“I can find out for you.”
“Thanks. I’d appreciate it.”
Trace had jumped up and was heading for the door when Walker stopped him with a question. “You still want off the assignment, right?”
Trace turned, his hand on the doorknob. “That hasn’t changed. Besides, the State Department has already lined up my replacement. Didn’t you know?”
“Yeah, but this is still your assignment until he comes on board in January. I wasn’t sure if this incident had changed your mind or not.”
Trace shook his head. The self-recriminations he’d submerged during his conversation with his boss came roaring back as he remembered how he’d failed to protect the princess. As he remembered the blood staining her nightgown. As he remembered the seventeen stitches that had been required to close the wound she’d received trying to protect him.
“It’s possible the tail on you isn’t related to Vishenko or the New World Militia after all,” Walker said. “I spoke with Callahan yesterday, and he’s sure no one’s following him or his family. And if he says he’s sure, I believe him. So maybe it’s related to the kidnapping attempt. Have you considered that?”
“I thought about it,” Trace said grimly. “I’ve done nothing but think about it. I even wondered if someone was trying to maneuver me into thinking I was putting the princess in danger so I’d withdraw from the team. They might be gambling it would be easier to get to her if I’m not around. Anything’s possible. But no matter what, I still need off.”
“Because of that personal involvement you’re not having with the princess?” Walker shot at him. A question for which Trace had no answer.
Chapter 14
Finals week was almost over, and since Mara had no finals to give on Friday, she gathered up all the books and personal items she wanted to take with her to Zakhar and packed them in her briefcase on Thursday afternoon. The next week was Christmas, but she had delayed her scheduled departure until the morning of Christmas Eve, wanting as much time with Trace as she could possibly manage before she left. Andre had been understanding—he had assured her one of Zakhar’s royal air force planes would be available to her whenever she was ready.
She hadn’t asked Trace to reconsider his decision not to go with her to Zakhar. She’d thought about it after the last time at his cabin, but ever since the kidnapping attempt last week he’d been...unapproachable. Distant. And for much of the time he simply hadn’t been around to ask. He’d gone with her to the hospital after the attack, then had accompanied her home and watched over her in silence, pulling a chair up beside her bed and sitting in it until she fell asleep.
He’d still been there when she’d awakened two hours later. He hadn’t argued with her when she’d insisted on going to school—it was the last day of classes before finals, she’d told him, and she couldn’t possibly be absent. He’d just looked at her with shadowed eyes, red-rimmed from lack of sleep, and said three words in a tone of voice that brooked no defiance, “You’re not driving.”

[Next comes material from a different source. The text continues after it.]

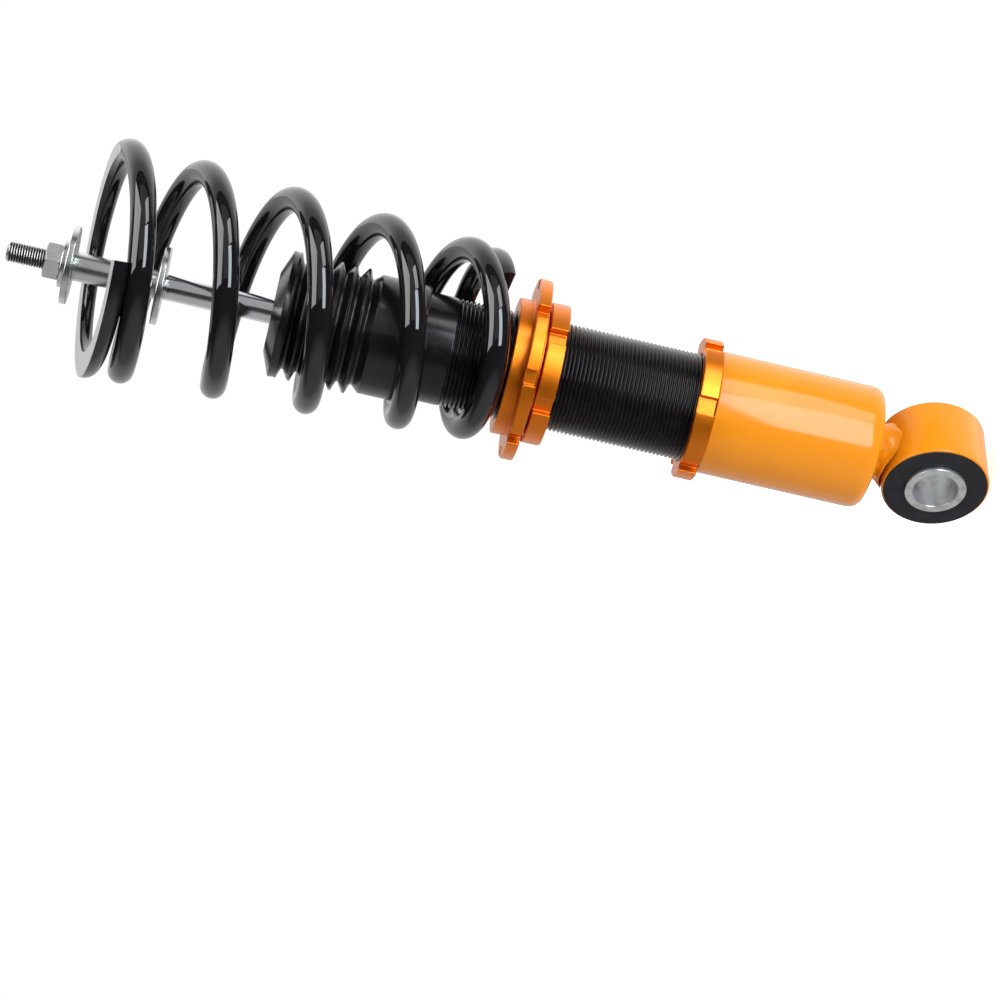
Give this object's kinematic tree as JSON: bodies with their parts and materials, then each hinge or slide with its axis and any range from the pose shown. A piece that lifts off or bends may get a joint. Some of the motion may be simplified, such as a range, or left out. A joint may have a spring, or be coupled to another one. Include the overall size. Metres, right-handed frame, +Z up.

Her chauffeur had driven Trace and her to and from the university that Friday. Mara refused to admit it to Trace, but she was completely exhausted by dinnertime, and fell asleep right afterward. When she woke Saturday morning Alec was there and Trace had disappeared. He hadn’t returned until late Tuesday night, long after she’d gone to bed. He’d shown up for duty right on time yesterday morning and did his job with his usual thoroughness and efficiency, but the man she’d come to know, the man hidden inside the one the rest of the world saw, was gone.
He wouldn’t even talk to her. She’d tried to initiate a conversation with him yesterday, but after several monosyllabic answers she’d given up. And today was no better. He hadn’t uttered a single word other than what was absolutely necessary. Now he sat in a chair by the door, ostensibly reading one of the three newspapers he always carried with him, but he hadn’t turned a page for the past hour.
Mara sighed and double-checked the grades she’d already posted via computer. No mistakes there. She felt a little thrill of pride that every one of her students had done no worse than pass. She had her share of weak students in her calculus class, not to mention her share of malingerers, but somehow she’d pulled it off. Her tests weren’t easy, and she had a reputation as a tough but fair grader. Mathematics wasn’t a “fuzzy” subject, after all—the answers were what the answers were, and that was that. But she’d patiently tutored the weak students, and somehow had managed to either inspire the malingerers or put the fear of God into them—not a single student had failed. And she had a handful of incredibly gifted students in her graduate classes who were her pride and joy as a professor.